In­spired by the wooden stick, I set out one morn­ing and quickly found my­self sur­rounded by a uniquely Provençal ecosys­tem known as gar­rigue: a resiny, piney, sage-scented ag­glom­er­a­tion of low-ly­ing bushes and per­fumed herbs. (Notes of gar­rigue ac­cen­tu­ate the re­gion’s wines.) There were end­less tufts of wild fen­nel, sprawl­ing rose­mary patches, brit­tle thyme bou­quets and dusty out­crop­pings of what I can only de­scribe as a feral le­mon ver­bena—all far more po­tent and sticky than the do­mes­ti­cated ver­sions we’re fa­mil­iar with. These were not just any herbs: they were gen­uine herbes de Provence, the real thing, free for the pick­ing. And they were all sprout­ing from an epic Death Val­ley–style land­scape of sun­baked por­phyry rocks the color of rouille, that rust-toned saf­fron aioli so crit­i­cal to the re­gion’s famed bouil­l­abaisse.

As I hiked, walk­ing stick in hand, I felt over­whelmed by a sense of Provence à l’an­ci­enne. I could see my­self com­ing here reg­u­larly, maybe be­com­ing one of those wiz­ened, wise-crack­ing guys who goes to play an early-evening game of pé­tanque in the town square. The French are mas­ters in the art of whiling away time. When French vis­i­tors come to the Riviera, their days are filled with read­ing and eat­ing and chill­ing by the pool—per­haps even one as In­sta­grammable as Les Roches Rouges’s. Oc­ca­sion­ally they rouse them­selves to search out the best beaches along the coast. When I did the same, the sandy shores of Beau­val­lon and the car­free is­land of Por­querolles were my best dis­cov­er­ies.

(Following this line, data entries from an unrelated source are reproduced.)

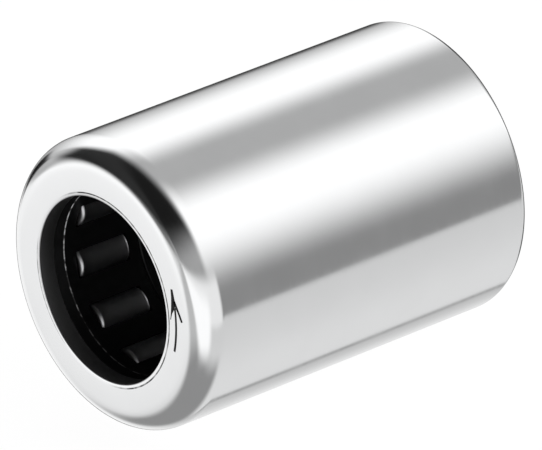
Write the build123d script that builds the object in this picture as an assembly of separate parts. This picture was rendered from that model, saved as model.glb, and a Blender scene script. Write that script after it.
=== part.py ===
from build123d import *

import os
from math import cos, degrees, radians, sin

# One-way needle roller clutch with a needle roller bearing at each end, all in one drawn steel cup.
# The axis runs along +Y and the origin is on the axis, halfway along the cup. The front face, with its
# wide rounded corner, looks along -Y. The rear of the cup is closed by a thinner lip, rolled in over the
# finished insides. From front to rear lie a needle cage with its needles, the clutch cage with its
# rollers and leaf springs, and a second needle cage with its needles.
# Each clutch roller stands under a flat ramp in the cup's wall. Seen from the front, the ramp comes
# nearer to the axis clockwise, so a cup that turns anticlockwise on a shaft wedges its rollers and
# drives the shaft, and a cup that turns the other way runs free.
# Lengths are in millimetres and angles in degrees. A clock angle is counted clockwise from the top, as
# seen from the front, and a depth is counted from the front face.

# Envelope: shaft, rollers and wall together make an outside diameter of 15.875
shaft_diameter = 9.525
width = 22.225

# Rollers
roller_diameter = 1.984
needle_length = 3.30
needle_count = 11
clutch_roller_count = 8

# Cup
wall = 1.1505
front_flange = 1.00
rear_lip = 0.75
front_corner_radius = 1.50
rear_corner_radius = 0.40
inside_corner = 0.30
bore_edge_chamfer = 0.12

# Cages
needle_outer_ring = 1.37
needle_inner_ring = 0.75
clutch_end_ring = 1.36
lead_in_depth = 0.64
lead_in_rise = 0.20
cage_corner = 0.36

# Ramps, the rollers' travel and the keys that stop the clutch cage from turning
wedge_angle = 7.0
release_angle = 4.0
ramp_depth = 0.24
ramp_run = 24.0
key_width = 0.45

# Leaf springs
spring_thickness = 0.10
spring_height = 0.95
spring_room = 0.80
spring_floor = 0.20

# Clearances
shaft_play = 0.0125
front_bore_clearance = 0.3175
rear_bore_clearance = 0.4375
cage_bore_clearance = 0.3375
race_play = 0.028
pocket_play = 0.04
end_play = 0.06
cage_play = 0.10
seat_gap = 0.04
ring_gap = 0.05
spring_play = 0.03

# Clock angle of the first roller of each row
front_needle_start = 26.6
clutch_roller_start = 18.0
rear_needle_start = 10.2

# Radii that follow
roller_radius = roller_diameter / 2
shaft_radius = shaft_diameter / 2
pitch_radius = shaft_radius + shaft_play + roller_radius
race_radius = pitch_radius + roller_radius + race_play
deep_radius = race_radius + ramp_depth
outside_radius = race_radius + wall
front_bore_radius = shaft_radius + front_bore_clearance
rear_bore_radius = shaft_radius + rear_bore_clearance
cage_bore_radius = shaft_radius + cage_bore_clearance
needle_cage_radius = race_radius - cage_play
clutch_cage_radius = race_radius - seat_gap
pocket_radius = roller_radius + pocket_play

# Lengths and depths that follow
needle_window = needle_length + 2 * end_play
needle_cage_width = needle_outer_ring + needle_window + needle_inner_ring
front_cage_start = front_flange + ring_gap
rear_cage_end = width - rear_lip - ring_gap
clutch_cage_start = front_cage_start + needle_cage_width + ring_gap
clutch_cage_end = rear_cage_end - needle_cage_width - ring_gap
clutch_cage_width = clutch_cage_end - clutch_cage_start
clutch_window = clutch_cage_width - 2 * clutch_end_ring
clutch_roller_length = clutch_window - 2 * end_play

# Distances along a clutch pocket, from its roller's centre
release_travel = 2 * pitch_radius * sin(radians(release_angle / 2))
spring_seat = release_travel + roller_radius + spring_play + spring_room

# Longer than anything that is cut
beyond = 2 * outside_radius


def turned_by(angle, depth):
    """Turns a thing clockwise about the axis and carries it to a depth."""
    return Pos(0, 0, depth) * Rot(0, 0, angle)


def at_clock(angle, depth, radius):
    """A place at a clock angle, whose Y points away from the axis and whose X points anticlockwise."""
    return turned_by(angle - 180, depth) * Pos(0, radius, 0)


def clock_angles(start, count):
    """Clock angles spread evenly round the axis."""
    return [start + 360 / count * k for k in range(count)]


def ring_of(outline):
    """Turns an outline of (radius, depth) about the axis."""
    outline_plane = Plane(origin=(0, 0, 0), x_dir=(1, 0, 0), z_dir=(0, -1, 0))
    return revolve(outline_plane * make_face(outline), Axis.Z, 360)


def cup_shell():
    """The drawn shell: wide corner and flat flange in front, plain race inside, rolled lip behind."""
    outside = FilletPolyline(
        (front_bore_radius, 0),
        (outside_radius, 0),
        (outside_radius, width),
        (rear_bore_radius, width),
        radius=[front_corner_radius, rear_corner_radius],
    )
    inside = Polyline(
        (rear_bore_radius, width),
        (rear_bore_radius, width - rear_lip),
        (race_radius - inside_corner, width - rear_lip),
        (race_radius, width - rear_lip - inside_corner),
        (race_radius, front_flange + inside_corner),
        (race_radius - inside_corner, front_flange),
        (front_bore_radius, front_flange),
        (front_bore_radius, 0),
    )
    shell = ring_of([*outside.edges(), *inside.edges()])
    circles = shell.edges().filter_by(GeomType.CIRCLE).group_by(Axis.Z)
    bore_edges = [circles[end].sort_by(SortBy.RADIUS)[0] for end in (0, -1)]
    return chamfer(bore_edges, bore_edge_chamfer)


def ramp_section():
    """One ramp recess in cross-section, about its roller's centre: a flat ramp, then one even depth."""
    ramp_height = roller_radius + race_play
    under_ramp = Pos(0, ramp_height) * Rectangle(4 * beyond, 4 * beyond, align=(Align.CENTER, Align.MAX))
    axis_point = (0, -pitch_radius)
    shallow_side = (-beyond * sin(radians(wedge_angle)), beyond * cos(radians(wedge_angle)) - pitch_radius)
    deep_side = (beyond * sin(radians(ramp_run)), beyond * cos(radians(ramp_run)) - pitch_radius)
    sector = make_face(Polyline(axis_point, shallow_side, deep_side, close=True))
    deep_circle = Pos(*axis_point) * Circle(deep_radius)
    return Rot(0, 0, wedge_angle) * under_ramp & sector & deep_circle


def drawn_cup():
    """The shell with a ramp recess over each clutch roller."""
    recess = extrude(ramp_section(), clutch_cage_width)
    cup = cup_shell()
    for angle in clock_angles(clutch_roller_start, clutch_roller_count):
        cup -= at_clock(angle, clutch_cage_start, pitch_radius) * recess
    return cup


def needle_pocket():
    """The hollow of one needle: round below, where lips hold the needle, and straight above."""
    way_in = Rectangle(2 * pocket_radius, beyond, align=(Align.CENTER, Align.MIN))
    return extrude(Circle(pocket_radius) + way_in, needle_window)


def needle_cage():
    """A needle cage, outer end first: a wide ring with a lead-in cone, the pockets and a narrow ring."""
    outline = Polyline(
        (cage_bore_radius + lead_in_rise, 0),
        (needle_cage_radius - cage_corner, 0),
        (needle_cage_radius, cage_corner),
        (needle_cage_radius, needle_cage_width),
        (cage_bore_radius, needle_cage_width),
        (cage_bore_radius, lead_in_depth),
        close=True,
    )
    cage = ring_of(outline)
    pocket = needle_pocket()
    for angle in clock_angles(0, needle_count):
        cage -= at_clock(angle, needle_outer_ring, pitch_radius) * pocket
    return cage


def clutch_pocket():
    """The hollow of one clutch roller: its travel, its way in from outside and its spring's room."""
    released = Pos(release_travel, 0)
    travel = Rectangle(release_travel, 2 * pocket_radius, align=(Align.MIN, Align.CENTER))
    track = Circle(pocket_radius) + travel + released * Circle(pocket_radius)
    way_in_width = release_travel + 2 * pocket_radius
    way_in = Pos(-pocket_radius, 0) * Rectangle(way_in_width, beyond, align=(Align.MIN, Align.MIN))
    floor_height = cage_bore_radius + spring_floor - pitch_radius
    room = Pos(0, floor_height) * Rectangle(spring_seat, beyond, align=(Align.MIN, Align.MIN))
    return extrude(track + way_in + room, clutch_window)


def clutch_key():
    """A rib on a bar of the clutch cage, which stands in the deep end of a ramp recess."""
    rib = Pos(0, pitch_radius) * Rectangle(key_width, beyond, align=(Align.CENTER, Align.MIN))
    return extrude(rib & Circle(deep_radius - seat_gap), clutch_window)


def clutch_cage():
    """The clutch cage, with a pocket for each roller and its spring, and a key behind each pocket."""
    cage = extrude(Circle(clutch_cage_radius) - Circle(cage_bore_radius), clutch_cage_width)
    key = clutch_key()
    key_angle = ramp_run - degrees((key_width / 2 + seat_gap) / race_radius)
    pocket = clutch_pocket()
    for angle in clock_angles(0, clutch_roller_count):
        cage += at_clock(angle - key_angle, clutch_end_ring, 0) * key
    for angle in clock_angles(0, clutch_roller_count):
        cage -= at_clock(angle, clutch_end_ring, pitch_radius) * pocket
    return cage


def leaf_spring():
    """A bowed strip about its roller's centre: its ends lie on the cage's bar, its crown on the roller."""
    half_length = clutch_window / 2 - end_play
    end = spring_seat - spring_play - spring_thickness / 2
    crown = roller_radius + spring_play + spring_thickness / 2
    bow = ThreePointArc((end, -half_length), (crown, 0), (end, half_length))
    low_edge = cage_bore_radius + spring_floor + spring_play - pitch_radius
    strip_plane = Plane(origin=(0, low_edge, 0), x_dir=(1, 0, 0), z_dir=(0, -1, 0))
    return extrude(strip_plane * trace(bow, spring_thickness), -spring_height)


def write_part(name, shape):
    """Stands a shape on the front face, with its depth along +Y, and writes its own file."""
    front_face = Plane(origin=(0, -width / 2, 0), x_dir=(1, 0, 0), z_dir=(0, 1, 0))
    export_step(front_face * shape, f"parts/{name}.step")


os.makedirs("parts", exist_ok=True)

write_part("drawn_cup", drawn_cup())

cage = needle_cage()
write_part("front_needle_cage", turned_by(front_needle_start, front_cage_start) * cage)
write_part("rear_needle_cage", turned_by(rear_needle_start, rear_cage_end) * Rot(0, 180, 0) * cage)
write_part("clutch_cage", turned_by(clutch_roller_start, clutch_cage_start) * clutch_cage())

needle = Cylinder(roller_radius, needle_length)
needle_middle = needle_outer_ring + needle_window / 2
for number, angle in enumerate(clock_angles(front_needle_start, needle_count), 1):
    place = at_clock(angle, front_cage_start + needle_middle, pitch_radius)
    write_part(f"front_needle_{number:02d}", place * needle)
for number, angle in enumerate(clock_angles(rear_needle_start, needle_count), 1):
    place = at_clock(angle, rear_cage_end - needle_middle, pitch_radius)
    write_part(f"rear_needle_{number:02d}", place * needle)

clutch_roller = Cylinder(roller_radius, clutch_roller_length)
spring = leaf_spring()
for number, angle in enumerate(clock_angles(clutch_roller_start, clutch_roller_count), 1):
    place = at_clock(angle, clutch_cage_start + clutch_cage_width / 2, pitch_radius)
    write_part(f"clutch_roller_{number}", place * clutch_roller)
    write_part(f"leaf_spring_{number}", place * spring)
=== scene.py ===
import bmesh
import bpy
import numpy as np
from mathutils import Matrix, Vector


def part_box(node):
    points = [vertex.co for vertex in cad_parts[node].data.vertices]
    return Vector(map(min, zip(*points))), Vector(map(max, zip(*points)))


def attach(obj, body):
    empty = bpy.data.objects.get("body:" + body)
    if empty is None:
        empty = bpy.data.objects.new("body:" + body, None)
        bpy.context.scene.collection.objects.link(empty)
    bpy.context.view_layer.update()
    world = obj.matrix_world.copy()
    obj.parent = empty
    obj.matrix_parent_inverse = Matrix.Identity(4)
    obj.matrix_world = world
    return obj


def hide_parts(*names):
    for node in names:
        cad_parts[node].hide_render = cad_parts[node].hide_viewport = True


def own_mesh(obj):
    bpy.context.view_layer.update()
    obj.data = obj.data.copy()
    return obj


# One-way needle roller clutch on a white ground. Each piece is a surface worked out with numpy.
# Sizes are in millimetres. A clock angle runs clockwise from the top, seen from the marked front face,
# and a depth runs from that face to the rear.

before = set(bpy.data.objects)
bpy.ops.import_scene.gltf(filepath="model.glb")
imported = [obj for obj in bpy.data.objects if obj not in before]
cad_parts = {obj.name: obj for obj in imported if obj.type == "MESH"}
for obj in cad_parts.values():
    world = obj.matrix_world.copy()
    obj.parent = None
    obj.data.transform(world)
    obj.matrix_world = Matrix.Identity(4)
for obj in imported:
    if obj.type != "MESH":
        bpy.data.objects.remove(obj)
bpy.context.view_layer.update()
mm = 0.001

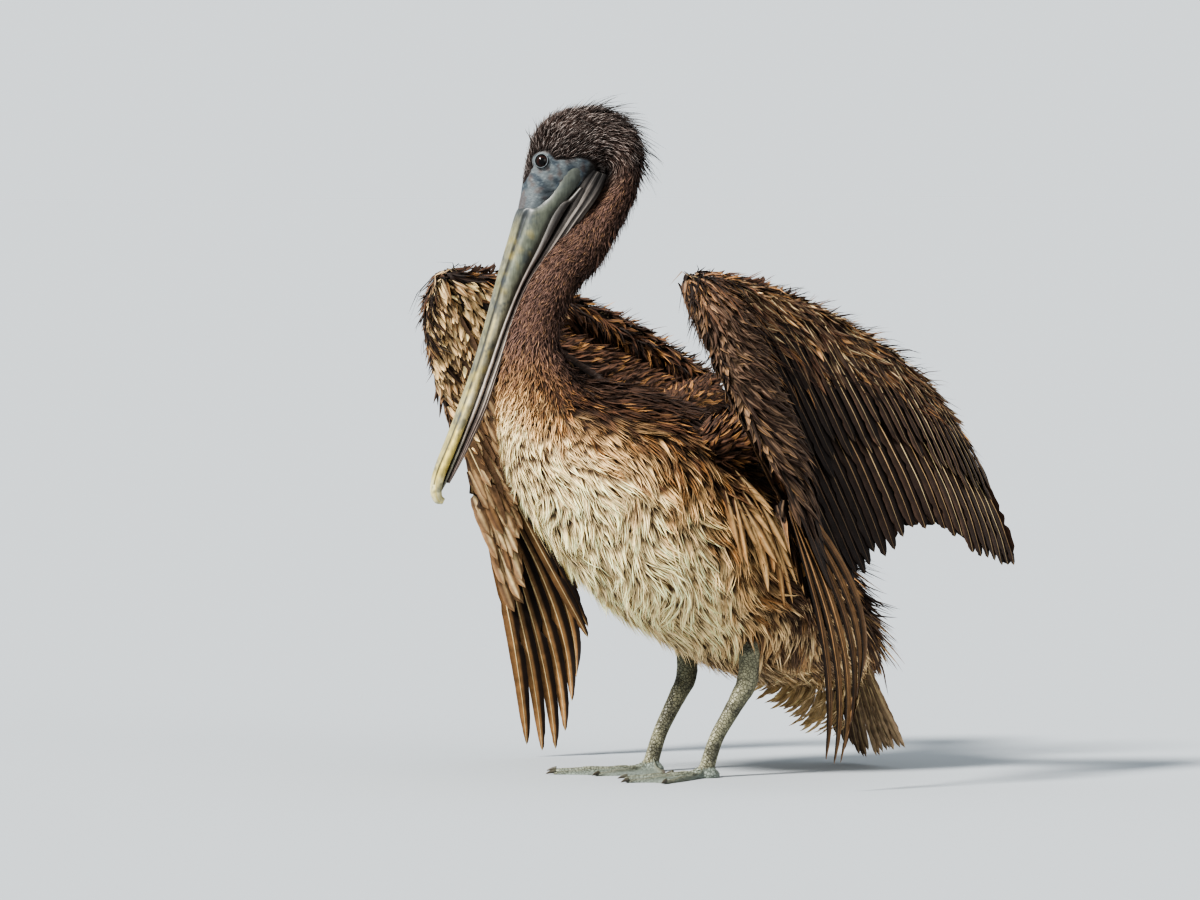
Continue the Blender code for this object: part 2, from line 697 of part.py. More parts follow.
def tube(name, points, radii, side_ratio, look, groups, flip_x, sides=8):
    """A leg's length: a smooth tube through the points, its radii fore and aft in centimetres."""
    rows = smooth([(*place(*point), radius * CM) for point, radius in zip(points, radii)], 3)
    rings = []
    for i, row in enumerate(rows):
        near, far = rows[max(i - 1, 0)][:3], rows[min(i + 1, len(rows) - 1)][:3]
        along = unit(far - near)
        side = unit(np.cross(along, (0.0, 1.0, 0.3)))
        rise = unit(np.cross(along, side))
        rings.append(ellipse(row[:3], rise * row[3], side * row[3] * side_ratio, sides))
    return loft(name, rings, look, groups.bird, flip_x)


def foot_reach(turn):
    """How far the webbed foot reaches from its joint at this angle, and how near a toe's line it is."""
    reach, ridge = FOOT_HEEL, 0.0
    for (turn_a, long_a), (turn_b, long_b) in zip(TOES, TOES[1:]):
        if turn_b <= turn <= turn_a:
            t = (turn_a - turn) / (turn_a - turn_b)
            web = long_a + (long_b - long_a) * t
            reach = web * (1 - 0.16 * math.sin(math.pi * t) ** 0.8)
    for toe_turn, toe_length in TOES:
        away = abs(turn - toe_turn) * math.radians(1) * toe_length
        ridge = max(ridge, math.exp(-((away / 0.55) ** 2)))
        if turn > TOES[0][0] or turn < TOES[-1][0]:
            edge = min(abs(turn - TOES[0][0]), abs(turn - TOES[-1][0]))
            side_of_toe = toe_length * math.exp(-((edge / 4.0) ** 2))
            reach = max(reach, side_of_toe * (abs(turn - toe_turn) < 12))
    return reach, ridge


def foot_turns():
    """The angles of the foot's outline points, closest together round the toes."""
    front = set()
    for turn in np.linspace(TOES[-1][0] - 9, TOES[0][0] + 9, FOOT_COLUMNS - HEEL_COLUMNS):
        nearest = min((toe_turn for toe_turn, _ in TOES), key=lambda toe: abs(toe - turn))
        front.add(nearest if abs(nearest - turn) < 1 else turn)
    back = np.linspace(TOES[0][0] + 22, TOES[-1][0] + 338, HEEL_COLUMNS)
    return [*sorted(front), *back]


def build_foot(side, flip_x, looks, groups):
    """A webbed foot, flat underneath: the web between four toes, which rise from it as ridges."""
    joint = place(*FOOT_JOINT, 0.0)
    turns = foot_turns()
    outline = [(math.radians(turn) + FOOT_SPLAY, *foot_reach(turn)) for turn in turns]
    rings = []
    for share in (0.0, 0.12, 0.5, 1.0):
        ring = []
        for turn, reach, ridge in outline:
            distance = FOOT_CENTRE * (1 - share) + reach * share
            hub = HUB_HEIGHT * math.exp(-(((distance - FOOT_CENTRE) / HUB_RADIUS) ** 2))
            toe = TOE_HEIGHT * ridge * min(share / 0.12, 1.0) * (1 - 0.55 * share)
            height = WEB_HEIGHT * (1 - 0.4 * share) + toe + hub
            out, ahead = math.sin(turn) * distance, math.cos(turn) * distance
            ring.append(joint + place(out, ahead, height))
        rings.append(ring)
    rings.append([np.array((point[0], point[1], 0.0)) for point in rings[-1]])
    return loft(f"foot_{side}", rings, looks["foot"], groups.bird, flip_x)


def build_leg(side, flip_x, trunk, looks, groups):
    look = looks["leg"]
    thigh = tube(f"leg_thigh_{side}", THIGH_POINTS, THIGH_RADII, 0.85, look, groups, flip_x)
    shank = tube(f"leg_shank_{side}", SHANK_POINTS, SHANK_RADII, 0.72, look, groups, flip_x)
    foot = build_foot(side, flip_x, looks, groups)
    carve(shank, foot, groups.cutters)
    apply_cuts(shank)
    carve(thigh, trunk, groups.cutters)
    carve(thigh, shank, groups.cutters)
    apply_cuts(thigh)


def settle(groups):
    """Moves the whole bird so that its box stands centred on the origin."""
    holder = bpy.data.objects.new("brown_pelican", None)
    bpy.context.scene.collection.objects.link(holder)
    bpy.context.view_layer.update()
    corners = []
    for solid in groups.bird.objects:
        for vert in solid.data.vertices:
            corners.append(solid.matrix_world @ vert.co)
    corners = np.array(corners)
    low, high = corners.min(axis=0), corners.max(axis=0)
    for solid in list(groups.bird.objects) + list(groups.cutters.objects):
        solid.parent = holder
    holder.location = (-(low[0] + high[0]) / 2, -(low[1] + high[1]) / 2, -low[2])


def main():
    clear_scene()
    groups = Collections()
    looks = {
        "head": paint("head_feathers", (0.10, 0.07, 0.06), 0.85),
        "neck": paint("neck_feathers", (0.15, 0.09, 0.07), 0.85),
        "trunk": paint("body_feathers", (0.42, 0.33, 0.24), 0.85),
        "wing": paint("wing_coverts", (0.16, 0.09, 0.05), 0.75),
        "quill": paint("flight_feathers", (0.10, 0.06, 0.04), 0.6),
        "bill": paint("bill_horn", (0.42, 0.43, 0.33), 0.45),
        "pouch": paint("pouch_skin", (0.20, 0.17, 0.16), 0.6),
        "eye": paint("eye", (0.03, 0.012, 0.008), 0.1),
        "leg": paint("leg_skin", (0.27, 0.28, 0.24), 0.6),
        "foot": paint("foot_skin", (0.22, 0.24, 0.24), 0.6),
    }
    head = HeadFrame()
    body = build_body(head, looks, groups)
    bill = build_bill(head, looks, groups)
    eyes = build_eyes(head, looks, groups)
    for tool in (*eyes.values(), bill["bill_upper"], bill["bill_lower"], bill["pouch"]):
        carve(body["head"], tool, groups.cutters, "MANIFOLD")
    apply_cuts(body["head"])
    for name in ("neck_upper", "neck_lower"):
        for tool in (bill["bill_lower"], bill["pouch"]):
            carve(body[name], tool, groups.cutters)
        apply_cuts(body[name])
    for side, flip_x in (("left", False), ("right", True)):
        build_wing(side, flip_x, body["trunk"], looks, groups)
        build_leg(side, flip_x, body["trunk"], looks, groups)
    build_tail(body["trunk"], looks, groups)
    settle(groups)


main()
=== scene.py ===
"""The looks of a young brown pelican, standing with its wings half raised and its bill down.

Everything is worked out in the bird's own frame, in metres: +X is its left, -Y is ahead, +Z is up.
Places are written as (left, forward, up) in centimetres. mesh_object() moves each finished piece
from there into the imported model's frame, by OFFSET.
"""

import math
from dataclasses import dataclass

import bmesh
import bpy
import numpy as np
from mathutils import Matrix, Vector
from mathutils.kdtree import KDTree


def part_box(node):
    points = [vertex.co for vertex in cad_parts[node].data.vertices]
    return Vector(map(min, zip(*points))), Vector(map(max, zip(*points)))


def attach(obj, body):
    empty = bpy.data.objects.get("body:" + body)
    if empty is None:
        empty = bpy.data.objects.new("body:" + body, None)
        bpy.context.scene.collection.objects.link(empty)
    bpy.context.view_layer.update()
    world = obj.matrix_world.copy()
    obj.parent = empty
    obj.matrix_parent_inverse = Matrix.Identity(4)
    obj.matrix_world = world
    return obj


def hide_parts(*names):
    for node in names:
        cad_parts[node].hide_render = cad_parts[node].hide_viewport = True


CM = 0.01
MM = 0.001

# ---------------------------------------------------------------- the bird's form

# The head's turn to the right, and how far the bill points below level.
HEAD_TURN = math.radians(18)
BILL_PITCH = math.radians(72.7)
BILL_BASE = (-2.70, 18.47, 55.14)
# The eye's place in the head's frame, its radius, and how far its lids' axis tips up.
EYE_FORWARD = -3.65
EYE_BELOW_CROWN_LINE = 0.62
EYE_SIDE = 1.42
EYE_RADIUS = 0.70
EYE_TILT = math.radians(30)

# Slices of the head, from the bill's base back to the neck: the throat's and the crown's place, each
# as (forward, below) in the head's frame, and half the width.
HEAD_SLICES = [
    ((0.0, 3.3), (0.0, -0.05), 1.72),
    ((-1.1, 4.7), (-2.2, -0.38), 1.92),
    ((-2.2, 5.7), (-4.2, -0.48), 2.15),
    ((-3.3, 6.4), (-6.2, -0.30), 2.40),
    ((-4.1, 6.8), (-8.0, 0.65), 2.55),
    ((-4.5, 6.9), (-9.6, 3.1), 2.60),
    ((-4.4, 7.1), (-10.1, 5.5), 2.60),
    ((-4.1, 7.3), (-9.2, 8.4), 2.50),
    ((-3.4, 7.3), (-7.1, 9.9), 2.35),
    ((-2.3, 7.0), (-5.0, 10.5), 2.25),
    ((-0.8, 6.4), (-2.3, 10.5), 2.15),
]
# Slices of neck and trunk on the middle plane: forward, up, half the depth and half the width.
NECK_SLICES = [
    (13.2, 50.4, 2.30, 2.10),
    (16.1, 47.4, 2.20, 2.05),
    (18.3, 43.4, 2.30, 2.15),
    (18.85, 40.3, 2.85, 2.70),
    (18.3, 37.0, 4.00, 4.40),
]
TRUNK_SLICES = [
    (16.4, 34.0, 6.0, 6.9),
    (13.2, 31.1, 7.8, 8.8),
    (8.0, 27.7, 9.6, 9.9),
    (2.8, 24.0, 10.3, 10.3),
    (-2.2, 20.6, 9.8, 10.0),
    (-7.0, 17.3, 8.8, 9.2),
    (-11.0, 14.8, 7.3, 7.8),
    (-14.6, 12.6, 5.3, 6.2),
    (-17.2, 11.1, 3.5, 4.4),
    (-18.8, 10.2, 1.5, 2.4),
]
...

Spend­ing time here, you re­al­ize that the French tra­di­tion of a month­long sum­mer va­ca­tion makes com­plete sense. If I ever make it back to the Riviera—and I’m pretty sure I will—there will need to be room in the sched­ule for an in­or­di­nate amount of hang­ing out. But that won’t be too com­pli­cated, now that I’ve fi­nally un­cov­ered the gen­uine, life-af­firm­ing side of Provence I’d al­ways sus­pected was there—but just didn’t quite know how to find.